Climbing up Mt. Sharp in the middle of Gale Crater, NASA’s Curiosity rover has discovered two-tone mineral veins on a layered mountain which provides new clues of multiple fluid movement episodes on Mars, including some that occurred later than the wet conditions that formed after lake-bed deposits at its base.

Curiosity has analyzed rock samples drilled from three targets lower on the mountain in the past seven months. It found a different mineral composition at each, including a silica mineral named cristobalite in the most recent sample.

These differences, together with the prominent veins seen in image taken a little farther uphill, illustrate how the layers of Mount Sharp provide a record of different stages in the evolution of the area’s ancient environment.

The two-tone veins are located at a site known as Garden City in the Pahrump Hills region of Mount Sharp, and the US space agency explained that they look like a network of ridges which stands above the now-eroded bedrock in which they were formed.

The ridges, some of which are approximately 2.5 inches (6 centimeters) high and 1.25 inches (3 centimeters) wide, bear both bright and dark materials. NASA scientists believe that those layers indicate how Mount Sharp shows the geologic history of that region of Mars.
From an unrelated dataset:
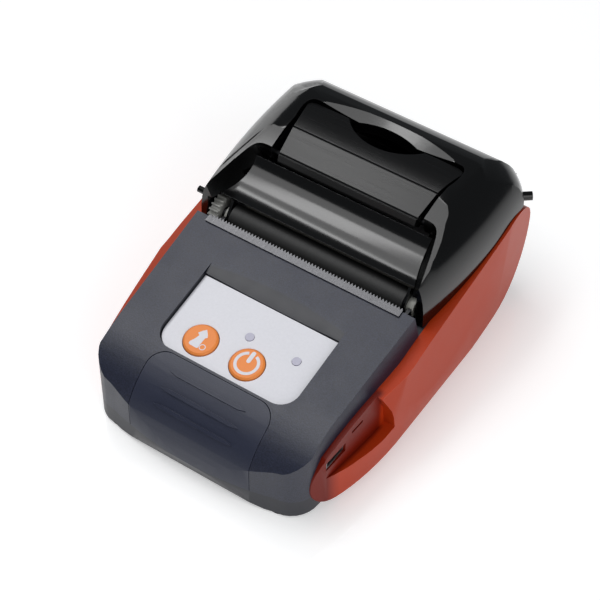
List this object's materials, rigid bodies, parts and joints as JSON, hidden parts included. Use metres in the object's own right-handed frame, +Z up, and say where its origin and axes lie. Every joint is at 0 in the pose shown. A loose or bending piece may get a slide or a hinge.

“Some of [the mineral veins] look like ice-cream sandwiches: dark on both edges and white in the middle,” said Curiosity science team member Linda Kah from the University of Tennessee, Knoxville’s Department of Earth and Planetary Science. “These materials tell us about secondary fluids that were transported through the region after the host rock formed.”

Veins such as these form where fluids move through cracked rock and leave minerals in the fractures, often affecting the chemistry of the rock surrounding the fractures. Kah said, “At least two secondary fluids have left evidence here.” “We want to understand the chemistry of the different fluids that were here and the sequence of events. How have later fluids affected the host rock?.”

Curiosity, which landed on Mars in 2012, has already found environments with the right chemical ingredients for life, as well as not-too-salty, not-too-acidic water. It has also turned up evidence of a lake that may have drained and filled over time. Curiosity is now exploring different layers of Mount Sharp in the hope of finding more clues to the red planet’s history.

Bottom line: NASA’s Mars Science Laboratory Project is using Curiosity to examine environments that offered favorable conditions for microbial life on ancient Mars, if the planet ever has hosted microbes, and the changes from those environments to drier conditions that have prevailed on Mars for more than three billion years.

JPL, a division of the California Institute of Technology in Pasadena, built the rover and manages the project for NASA’s Science Mission Directorate in Washington.